> _EXERCISE REQUIREMENTS_:
Within this material, how many lines have the string "between" in them? The answer is a number, with nothing added.

++++++

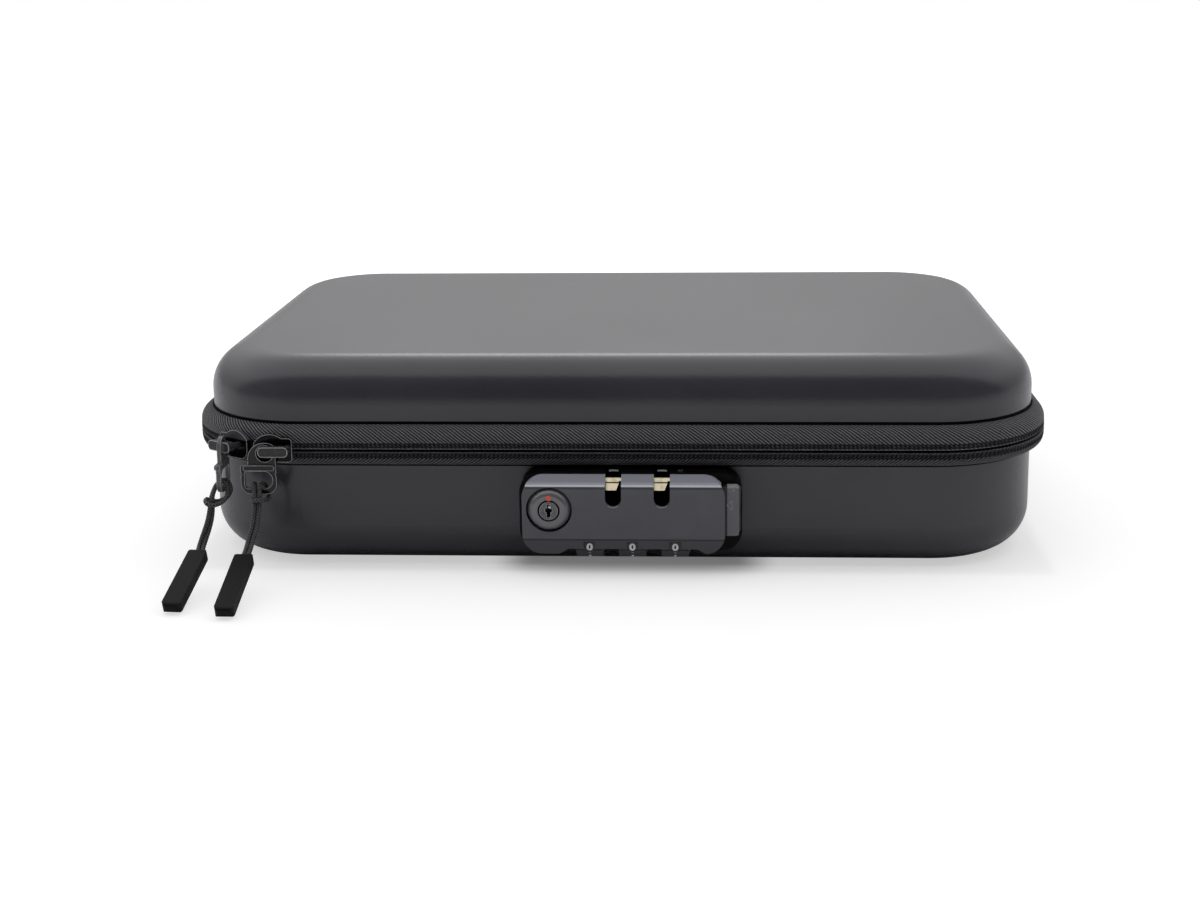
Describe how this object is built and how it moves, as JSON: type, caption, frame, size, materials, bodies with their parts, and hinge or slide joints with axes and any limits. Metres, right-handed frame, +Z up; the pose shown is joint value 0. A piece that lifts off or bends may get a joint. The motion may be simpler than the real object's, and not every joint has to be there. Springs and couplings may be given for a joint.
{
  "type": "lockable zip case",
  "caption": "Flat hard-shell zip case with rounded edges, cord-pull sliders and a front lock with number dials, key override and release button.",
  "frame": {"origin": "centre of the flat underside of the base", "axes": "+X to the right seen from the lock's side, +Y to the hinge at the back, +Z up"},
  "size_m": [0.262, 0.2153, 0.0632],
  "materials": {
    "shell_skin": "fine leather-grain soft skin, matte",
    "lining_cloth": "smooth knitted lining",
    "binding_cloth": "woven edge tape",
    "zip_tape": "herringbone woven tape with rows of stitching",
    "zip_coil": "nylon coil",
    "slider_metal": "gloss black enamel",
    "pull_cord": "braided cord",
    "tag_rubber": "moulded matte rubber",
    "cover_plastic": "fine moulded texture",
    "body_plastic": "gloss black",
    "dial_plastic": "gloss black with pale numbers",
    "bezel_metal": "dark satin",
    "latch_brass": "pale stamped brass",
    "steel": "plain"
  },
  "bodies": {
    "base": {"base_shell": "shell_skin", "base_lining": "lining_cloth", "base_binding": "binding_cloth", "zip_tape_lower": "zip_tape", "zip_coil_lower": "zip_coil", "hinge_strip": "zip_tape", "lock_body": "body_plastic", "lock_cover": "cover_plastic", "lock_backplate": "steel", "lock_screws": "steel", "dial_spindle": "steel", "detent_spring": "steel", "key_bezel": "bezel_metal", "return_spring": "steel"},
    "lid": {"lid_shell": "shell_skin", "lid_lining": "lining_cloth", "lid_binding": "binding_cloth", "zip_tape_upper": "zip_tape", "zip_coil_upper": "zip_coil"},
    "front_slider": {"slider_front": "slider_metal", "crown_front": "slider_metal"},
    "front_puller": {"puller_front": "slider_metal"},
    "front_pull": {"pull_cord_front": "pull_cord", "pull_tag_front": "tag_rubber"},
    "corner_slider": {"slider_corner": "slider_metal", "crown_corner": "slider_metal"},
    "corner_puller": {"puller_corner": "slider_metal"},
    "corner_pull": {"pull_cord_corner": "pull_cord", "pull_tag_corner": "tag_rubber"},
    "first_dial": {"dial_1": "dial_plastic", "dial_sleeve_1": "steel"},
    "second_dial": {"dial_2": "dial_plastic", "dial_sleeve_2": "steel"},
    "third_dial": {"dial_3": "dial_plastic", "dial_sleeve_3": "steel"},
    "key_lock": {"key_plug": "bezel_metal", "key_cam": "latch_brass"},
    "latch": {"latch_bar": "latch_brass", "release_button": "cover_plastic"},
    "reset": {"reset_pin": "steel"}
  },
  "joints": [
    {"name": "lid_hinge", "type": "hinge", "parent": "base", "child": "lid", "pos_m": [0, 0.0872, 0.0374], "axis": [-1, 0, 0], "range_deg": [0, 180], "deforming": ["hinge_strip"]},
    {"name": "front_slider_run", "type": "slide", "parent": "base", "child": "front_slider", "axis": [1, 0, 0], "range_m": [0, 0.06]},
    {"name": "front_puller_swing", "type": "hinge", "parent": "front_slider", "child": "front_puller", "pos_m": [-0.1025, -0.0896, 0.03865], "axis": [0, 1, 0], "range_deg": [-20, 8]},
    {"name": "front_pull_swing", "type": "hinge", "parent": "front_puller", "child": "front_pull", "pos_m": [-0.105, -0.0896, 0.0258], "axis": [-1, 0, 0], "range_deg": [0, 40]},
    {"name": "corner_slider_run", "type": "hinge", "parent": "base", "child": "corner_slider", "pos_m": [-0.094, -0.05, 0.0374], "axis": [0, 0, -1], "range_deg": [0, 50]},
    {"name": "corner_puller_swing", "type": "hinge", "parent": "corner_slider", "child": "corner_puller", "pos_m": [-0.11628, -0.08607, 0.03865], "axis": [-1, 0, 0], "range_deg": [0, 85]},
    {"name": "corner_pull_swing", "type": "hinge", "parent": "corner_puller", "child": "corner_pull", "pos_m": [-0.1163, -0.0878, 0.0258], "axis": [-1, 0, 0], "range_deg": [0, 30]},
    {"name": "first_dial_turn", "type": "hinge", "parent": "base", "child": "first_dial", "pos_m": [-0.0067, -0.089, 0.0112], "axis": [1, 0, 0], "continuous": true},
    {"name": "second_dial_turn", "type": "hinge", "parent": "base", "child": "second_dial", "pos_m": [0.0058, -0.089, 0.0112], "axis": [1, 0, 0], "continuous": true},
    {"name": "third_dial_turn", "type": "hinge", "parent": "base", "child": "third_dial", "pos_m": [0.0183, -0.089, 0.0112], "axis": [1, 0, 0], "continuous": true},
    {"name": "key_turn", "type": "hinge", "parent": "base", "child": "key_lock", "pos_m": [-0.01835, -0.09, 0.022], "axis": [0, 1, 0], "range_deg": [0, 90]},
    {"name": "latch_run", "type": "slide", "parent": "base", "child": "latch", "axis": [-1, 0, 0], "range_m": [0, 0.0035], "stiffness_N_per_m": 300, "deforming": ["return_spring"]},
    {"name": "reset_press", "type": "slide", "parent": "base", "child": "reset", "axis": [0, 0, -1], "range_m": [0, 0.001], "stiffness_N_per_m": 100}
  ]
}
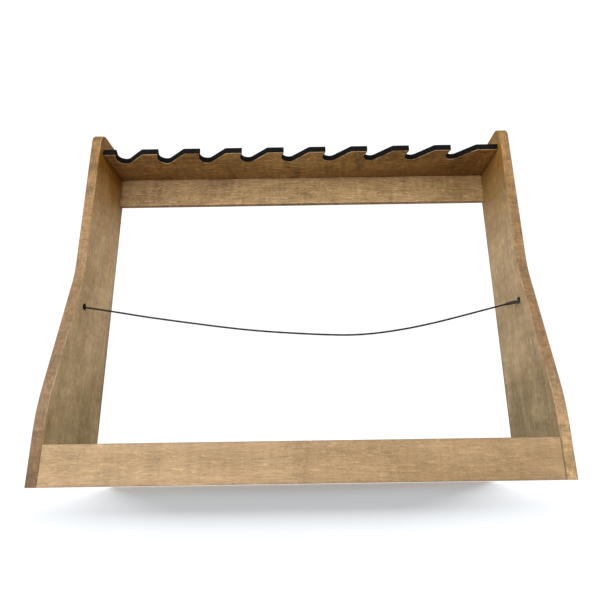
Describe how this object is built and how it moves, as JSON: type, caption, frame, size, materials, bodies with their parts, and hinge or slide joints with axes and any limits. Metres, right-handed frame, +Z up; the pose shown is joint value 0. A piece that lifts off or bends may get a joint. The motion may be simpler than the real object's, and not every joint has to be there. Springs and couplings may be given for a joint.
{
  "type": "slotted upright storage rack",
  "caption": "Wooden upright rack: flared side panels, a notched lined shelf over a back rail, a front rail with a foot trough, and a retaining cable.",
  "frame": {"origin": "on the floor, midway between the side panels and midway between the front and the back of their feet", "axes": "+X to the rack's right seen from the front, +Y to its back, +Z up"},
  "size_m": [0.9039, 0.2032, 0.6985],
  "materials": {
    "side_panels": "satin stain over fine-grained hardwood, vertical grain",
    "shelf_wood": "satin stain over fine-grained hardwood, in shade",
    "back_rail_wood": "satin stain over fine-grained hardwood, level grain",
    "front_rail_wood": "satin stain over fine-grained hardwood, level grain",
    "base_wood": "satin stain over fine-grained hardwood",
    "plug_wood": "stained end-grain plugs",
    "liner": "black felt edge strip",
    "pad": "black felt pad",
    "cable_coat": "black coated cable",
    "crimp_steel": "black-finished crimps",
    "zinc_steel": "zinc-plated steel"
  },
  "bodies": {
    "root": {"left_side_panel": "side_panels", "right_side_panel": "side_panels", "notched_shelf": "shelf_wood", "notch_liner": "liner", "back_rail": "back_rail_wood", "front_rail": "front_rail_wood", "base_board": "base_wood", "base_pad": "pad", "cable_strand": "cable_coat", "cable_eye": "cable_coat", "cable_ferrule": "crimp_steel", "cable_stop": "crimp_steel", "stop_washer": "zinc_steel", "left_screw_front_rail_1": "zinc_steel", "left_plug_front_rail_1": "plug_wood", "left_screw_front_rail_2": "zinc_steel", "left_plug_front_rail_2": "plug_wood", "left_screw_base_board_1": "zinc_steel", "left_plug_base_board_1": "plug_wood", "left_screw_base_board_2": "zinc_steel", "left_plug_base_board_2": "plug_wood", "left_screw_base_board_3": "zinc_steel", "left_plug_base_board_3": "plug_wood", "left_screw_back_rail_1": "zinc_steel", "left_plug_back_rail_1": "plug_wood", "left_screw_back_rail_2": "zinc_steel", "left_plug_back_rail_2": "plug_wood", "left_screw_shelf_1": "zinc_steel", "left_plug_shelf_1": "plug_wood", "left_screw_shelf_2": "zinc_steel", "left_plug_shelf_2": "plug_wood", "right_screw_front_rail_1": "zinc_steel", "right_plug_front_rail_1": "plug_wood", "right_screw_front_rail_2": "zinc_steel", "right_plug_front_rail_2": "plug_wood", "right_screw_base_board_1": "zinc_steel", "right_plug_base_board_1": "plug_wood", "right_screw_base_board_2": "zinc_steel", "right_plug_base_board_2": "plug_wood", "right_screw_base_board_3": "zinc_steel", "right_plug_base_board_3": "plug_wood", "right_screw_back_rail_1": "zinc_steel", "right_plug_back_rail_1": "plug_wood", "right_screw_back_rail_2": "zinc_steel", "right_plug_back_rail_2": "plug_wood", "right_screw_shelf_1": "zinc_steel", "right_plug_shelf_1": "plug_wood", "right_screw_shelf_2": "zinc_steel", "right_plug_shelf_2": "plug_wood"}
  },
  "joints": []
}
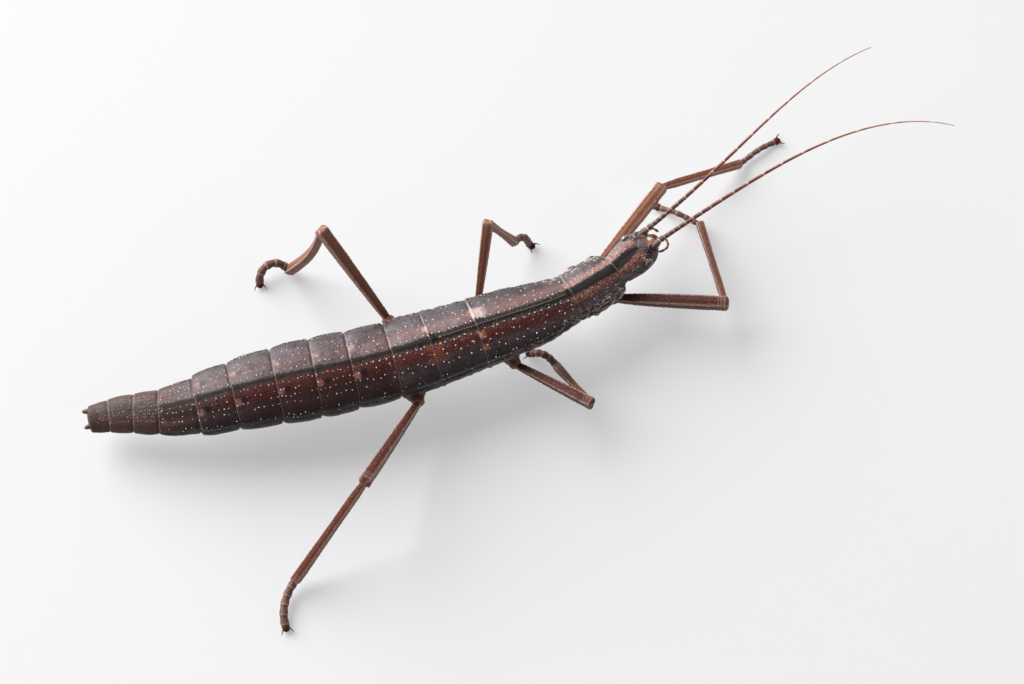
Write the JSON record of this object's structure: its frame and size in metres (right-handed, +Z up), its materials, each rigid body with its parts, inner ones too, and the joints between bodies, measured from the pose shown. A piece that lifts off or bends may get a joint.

++++++

> _REPLY TO THE EXERCISE_:
2